Measures of Central Tendency and Dispersion
Measures of Central Tendency and Dispersion
Measures of Central Tendency
-
Mean: The mean is calculated as the sum of all values divided by the number of values. It provides an overall estimation of the data but can be heavily influenced by outliers. For example, to calculate the mean age of a group of people, you would add together all their ages and then divide by the number of people.
-
Median: The median is the middle value when all values are arranged in ascending or descending order. If there is an even number of values, the median is the mean of the two middle numbers. Median is a useful measure when dealing with skewed or unbalanced distributions, as it is not influenced by outliers.
-
Mode: The mode is the value that appears most frequently in a data set. A set may have one mode, more than one mode, or no mode at all. The mode can offer valuable information about the most common occurrence within a data set.
Measures of Dispersion
-
Range: The range is calculated as the difference between the highest and the lowest value in the set. The range is a simple measure of the total spread of values, but it doesn’t provide any information about the distribution of values between the extremes.
-
Interquartile Range (IQR): IQR is the range covered by the middle 50% of the data.
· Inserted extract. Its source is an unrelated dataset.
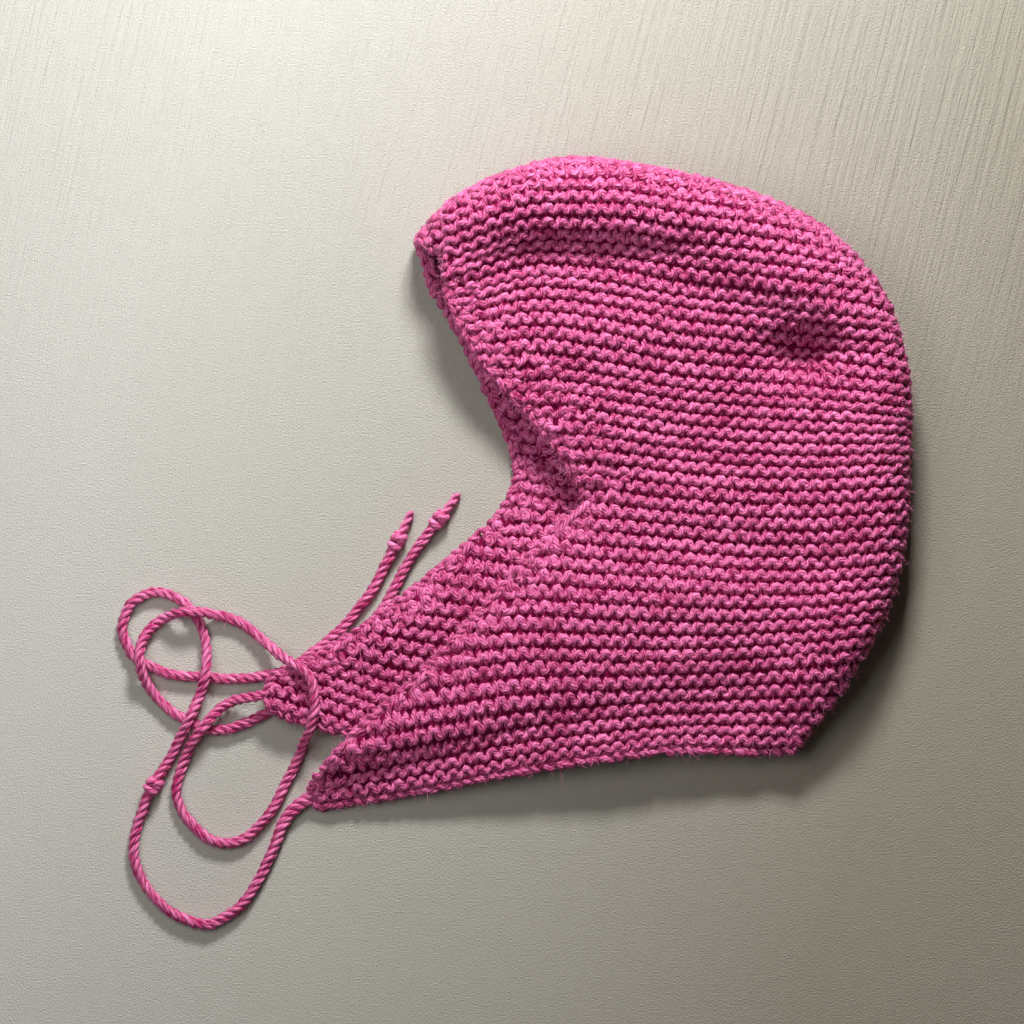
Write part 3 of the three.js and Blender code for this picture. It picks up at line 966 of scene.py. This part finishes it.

It’s calculated by subtracting the lower quartile (25th percentile) from the upper quartile (75th percentile). IQR is useful for identifying outliers and is not influenced by them.
-
Variance: Variance measures the dispersion of data points from the mean. It is the average of the squared differences from the mean. A high variance indicates that the data points are very spread out from the mean, and from one another.
-
Standard Deviation: This is the square root of the variance. A low standard deviation indicates that data points tend to be close to the mean, while a high standard deviation suggests that data are spread out over a wider range.
Always remember that measures of central tendency and dispersion provide different insights into your data set and are most informative when used together.